From mboxrd@z Thu Jan  1 00:00:00 1970
From: Michal Kazior <michal.kazior@tieto.com>
Date: Fri, 14 Jun 2013 13:46:32 +0200
Subject: [ath9k-devel] [PATCH 5/6] ath10k: wait for CE to drain when
 shutting down
In-Reply-To: <87ip1hopd9.fsf@kamboji.qca.qualcomm.com>
References: <1371040066-17631-1-git-send-email-michal.kazior@tieto.com>
	<1371040066-17631-6-git-send-email-michal.kazior@tieto.com>
	<87ip1hopd9.fsf@kamboji.qca.qualcomm.com>
Message-ID: <51BB0298.2070807@tieto.com>
List-Id: <ath9k-devel.lists.ath9k.org>
MIME-Version: 1.0
Content-Type: text/plain; charset="us-ascii"
Content-Transfer-Encoding: 7bit
To: ath9k-devel@lists.ath9k.org

On 13/06/13 20:08, Kalle Valo wrote:
> Michal Kazior <michal.kazior@tieto.com> writes:
>
>> ath10k_pci_process_ce() is used to process
>> completions. Only one thread can do that though.
>>
>> If one thread starts handling completions then the
>> other one (i.e. possibly PCI shutdown) would exit
>> immediatelely and free up memory while completions
>> are being processed leading to corruption.
>>
>> Signed-off-by: Michal Kazior <michal.kazior@tieto.com>
>
> [...]
>
>> +/* This function assumes no new data is going to be submitted/completed.

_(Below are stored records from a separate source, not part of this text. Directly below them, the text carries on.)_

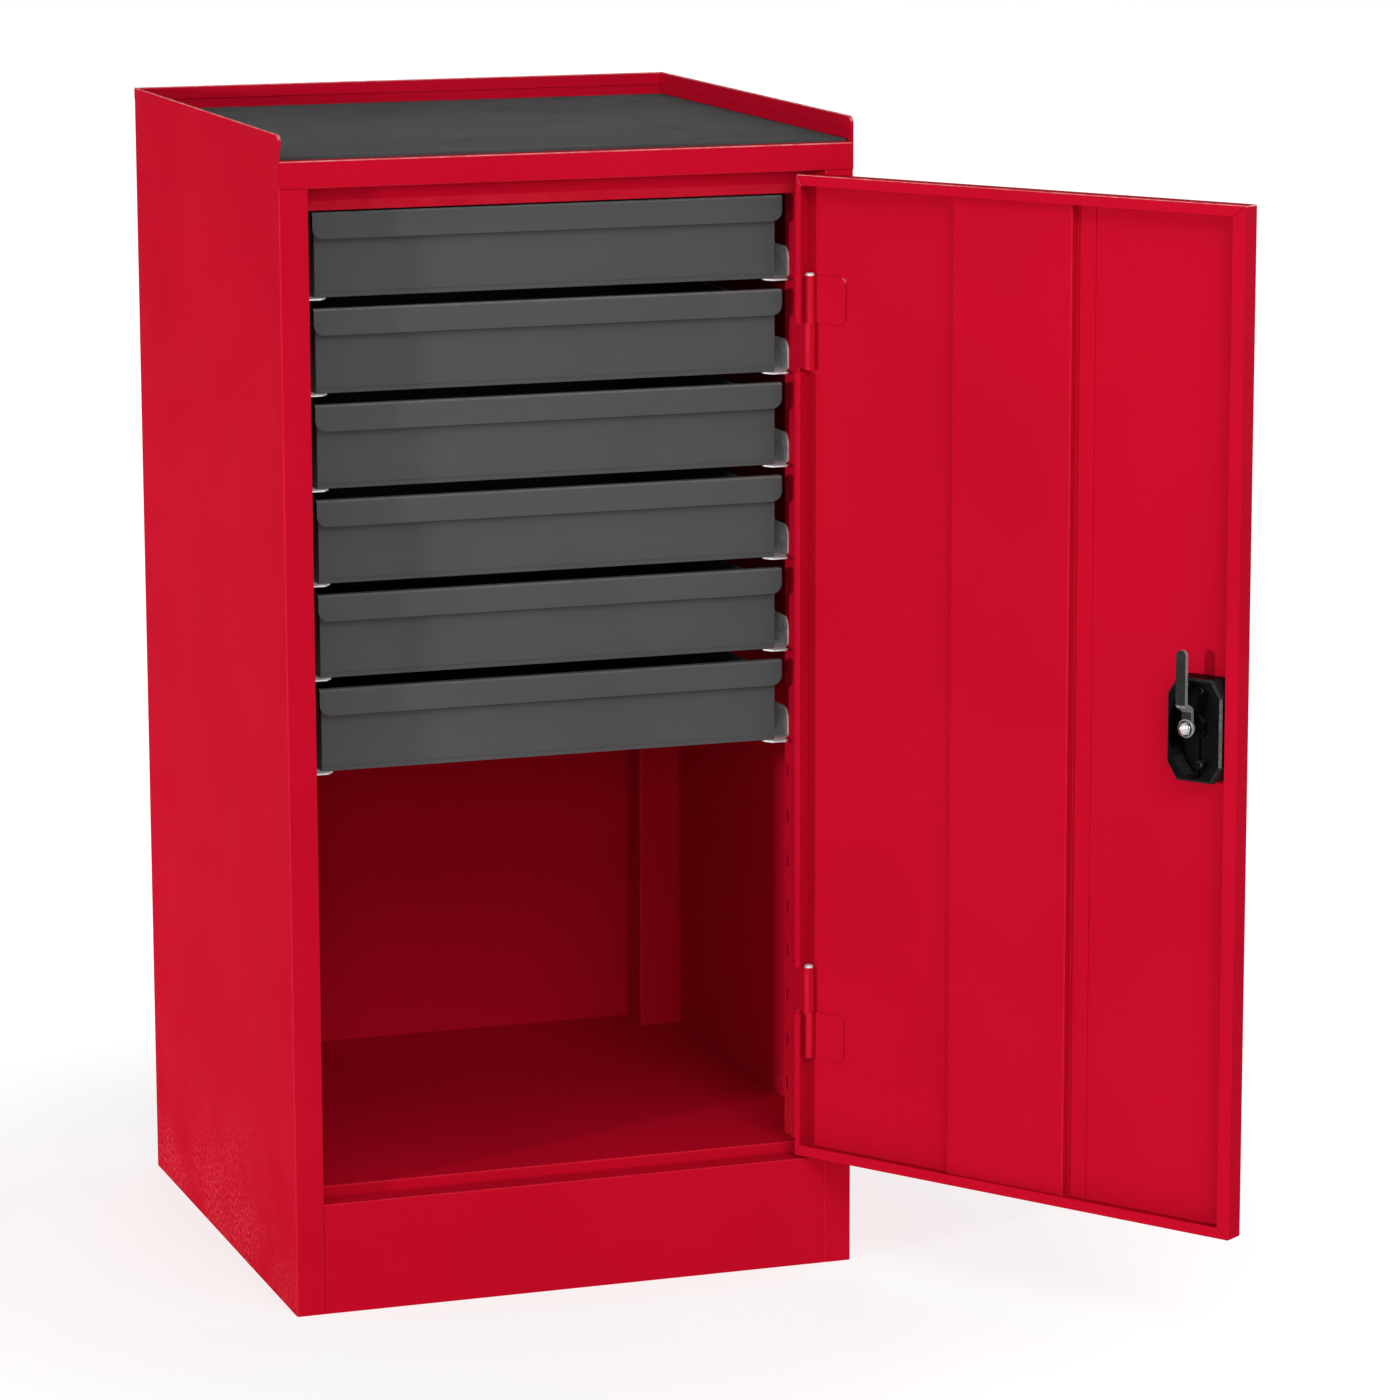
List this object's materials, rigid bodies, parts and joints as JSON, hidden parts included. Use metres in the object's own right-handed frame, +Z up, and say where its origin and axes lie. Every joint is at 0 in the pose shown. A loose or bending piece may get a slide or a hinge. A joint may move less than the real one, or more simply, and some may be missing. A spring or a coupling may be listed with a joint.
{
  "type": "drawer tool cabinet",
  "caption": "Upright sheet-steel tool cabinet with a rimmed ribbed top, a hinged door with a cam lock, a stack of shallow drawers on angle rails and an open bay below.",
  "frame": {"origin": "centre of the cabinet's footprint on the floor", "axes": "+X to the right seen from the front, +Y to the back, +Z up"},
  "size_m": [0.7106, 0.8613, 1],
  "materials": {
    "powder_red": "satin powder coat",
    "drawer_grey": "fine matt powder coat",
    "galvanised": "galvanised",
    "ribbed_rubber": "fine ribbed",
    "black_plastic": "moulded, slight sheen",
    "black_steel": "blackened",
    "plated": "nickel plated"
  },
  "bodies": {
    "cabinet": {"side_panel_left": "powder_red", "side_panel_right": "powder_red", "back_panel": "powder_red", "top_panel": "powder_red", "top_mat": "ribbed_rubber", "plinth_front": "powder_red", "base_frame": "powder_red", "bay_floor": "powder_red", "upright_front_left": "powder_red", "upright_front_right": "powder_red", "upright_rear_left": "powder_red", "upright_rear_right": "powder_red", "drawer_rails_left": "galvanised", "drawer_rails_right": "galvanised", "frame_hinge_leaves": "powder_red", "hinge_pins": "galvanised"},
    "door": {"door_panel": "powder_red", "door_stiffener": "powder_red", "lock_bezel": "black_plastic", "lock_housing": "black_plastic", "door_hinge_leaves": "powder_red"},
    "lock_handle": {"handle_grip": "black_plastic", "lock_spindle": "plated", "cam_lever": "black_steel"},
    "key_plug": {"lock_cylinder": "plated"},
    "drawer_1": {"drawer_1_tray": "drawer_grey", "drawer_1_guides": "drawer_grey", "drawer_1_front": "drawer_grey"},
    "drawer_2": {"drawer_2_tray": "drawer_grey", "drawer_2_guides": "drawer_grey", "drawer_2_front": "drawer_grey"},
    "drawer_3": {"drawer_3_tray": "drawer_grey", "drawer_3_guides": "drawer_grey", "drawer_3_front": "drawer_grey"},
    "drawer_4": {"drawer_4_tray": "drawer_grey", "drawer_4_guides": "drawer_grey", "drawer_4_front": "drawer_grey"},
    "drawer_5": {"drawer_5_tray": "drawer_grey", "drawer_5_guides": "drawer_grey", "drawer_5_front": "drawer_grey"},
    "drawer_6": {"drawer_6_tray": "drawer_grey", "drawer_6_guides": "drawer_grey", "drawer_6_front": "drawer_grey"}
  },
  "joints": [
    {"name": "door_hinge", "type": "hinge", "parent": "cabinet", "child": "door", "pos_m": [0.213, -0.244, 0.5], "axis": [0, 0, 1], "range_deg": [-124, 0]},
    {"name": "handle_turn", "type": "hinge", "parent": "door", "child": "lock_handle", "pos_m": [0.42555, -0.56985, 0.5245], "axis": [0.829, 0.5592, 0], "range_deg": [0, 90]},
    {"name": "key_turn", "type": "hinge", "parent": "lock_handle", "child": "key_plug", "pos_m": [0.42555, -0.56985, 0.5245], "axis": [0.829, 0.5592, 0], "range_deg": [0, 90]},
    {"name": "drawer_1_slide", "type": "slide", "parent": "cabinet", "child": "drawer_1", "axis": [0, -1, 0], "range_m": [0, 0.35]},
    {"name": "drawer_2_slide", "type": "slide", "parent": "cabinet", "child": "drawer_2", "axis": [0, -1, 0], "range_m": [0, 0.35]},
    {"name": "drawer_3_slide", "type": "slide", "parent": "cabinet", "child": "drawer_3", "axis": [0, -1, 0], "range_m": [0, 0.35]},
    {"name": "drawer_4_slide", "type": "slide", "parent": "cabinet", "child": "drawer_4", "axis": [0, -1, 0], "range_m": [0, 0.35]},
    {"name": "drawer_5_slide", "type": "slide", "parent": "cabinet", "child": "drawer_5", "axis": [0, -1, 0], "range_m": [0, 0.35]},
    {"name": "drawer_6_slide", "type": "slide", "parent": "cabinet", "child": "drawer_6", "axis": [0, -1, 0], "range_m": [0, 0.35]}
  ]
}
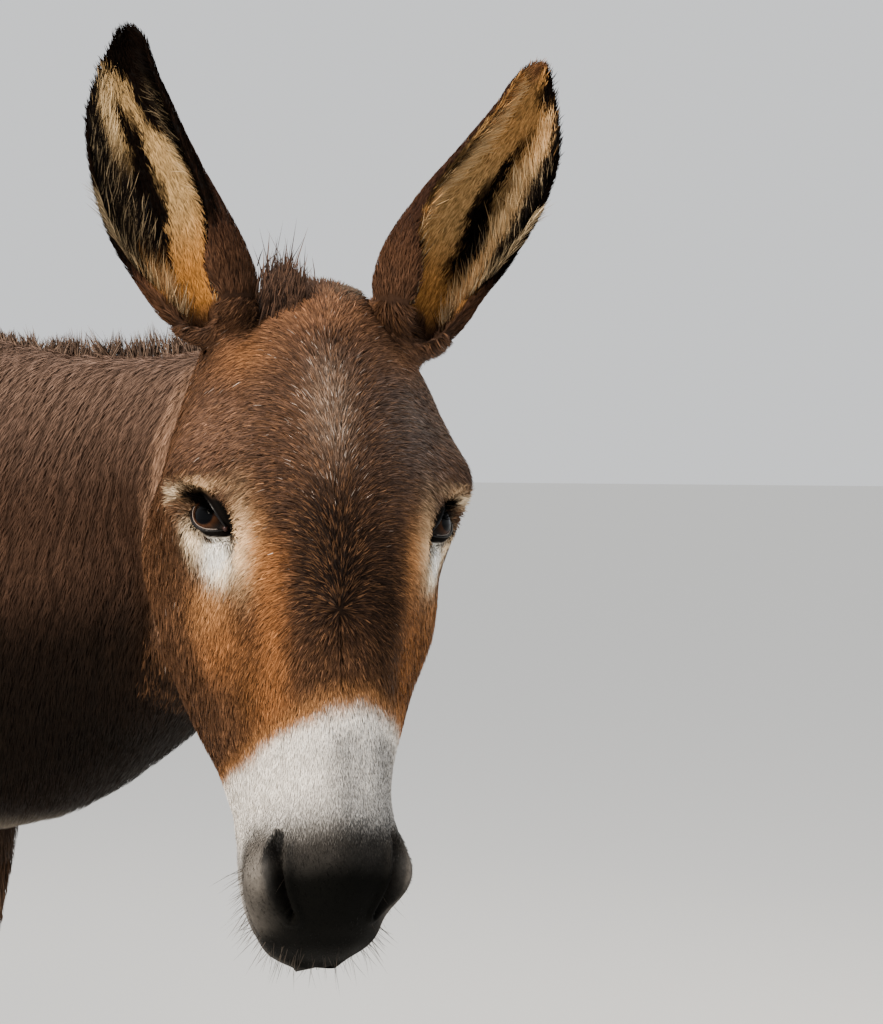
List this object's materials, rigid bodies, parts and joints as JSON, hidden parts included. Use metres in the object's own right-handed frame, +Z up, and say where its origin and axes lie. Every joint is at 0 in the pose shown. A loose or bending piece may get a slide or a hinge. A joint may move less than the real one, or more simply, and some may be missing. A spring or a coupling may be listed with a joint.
{
  "type": "standing donkey",
  "caption": "Life-size still donkey, standing with its neck stretched forward, its head turned to its right and lowered a little, and its long ears raised and open to the front.",
  "frame": {"origin": "on the floor, under the middle of the whole donkey's bounding box", "axes": "the body faces -Y, its left side is +X, +Z is up and the hooves' soles lie on Z = 0"},
  "size_m": [0.5194, 1.631, 1.3179],
  "materials": {
    "brown_coat": "short dense hair, matt",
    "dark_hair": "coarse long hair, matt",
    "hoof_horn": "grey-brown horn, satin",
    "eye_gloss": "wet gloss, dark brown"
  },
  "bodies": {
    "root": {"head": "brown_coat", "neck": "brown_coat", "trunk": "brown_coat", "ear_left": "brown_coat", "ear_right": "brown_coat", "eye_left": "eye_gloss", "eye_right": "eye_gloss", "foreleg_left": "brown_coat", "foreleg_right": "brown_coat", "hindleg_left": "brown_coat", "hindleg_right": "brown_coat", "forehoof_left": "hoof_horn", "forehoof_right": "hoof_horn", "hindhoof_left": "hoof_horn", "hindhoof_right": "hoof_horn", "mane": "dark_hair", "tail": "brown_coat", "tail_tuft": "dark_hair"}
  },
  "joints": []
}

It is
>> + * mainly intended to flush out completions when stopping the device. */
>> +static void ath10k_pci_wait_for_ce_drain(struct ath10k *ar)
>> +{
>> +	struct ath10k_pci *ar_pci = ath10k_pci_priv(ar);
>> +	int ret;
>> +
>> +	ret = wait_event_timeout(ar_pci->compl_wq, ({
>> +			bool processing;
>> +			spin_lock_bh(&ar_pci->compl_lock);
>> +			processing = ar_pci->compl_processing;
>> +			spin_unlock_bh(&ar_pci->compl_lock);
>> +			(!processing);
>> +		}), 5*HZ);
>> +	if (ret == 0)
>> +		ath10k_warn("timed out while waiting for completions to be processed\n");
>> +}
>
> This looks like a hack to me. Wouldn't it be a better to fix make sure
> that all threads/tasklets are stopped, for example with tasklet_kill()
> and cancel_work_sync()? (And of course first making sure that we don't
> fire new instances). That way we could be sure that there is no other
> thread running while we shutdown.

Apparently I can't reproduce this bug anymore. I can't really locate 
where the other thread could be comming from. Maybe an interrupt? We 
don't unregister interrupt handlers at the point where the issue happens 
(we only stop CE interrupts via registers).

Perhaps we can drop this patch for now and look for a proper solution 
later on?


-- Pozdrawiam / Best regards, Michal Kazior.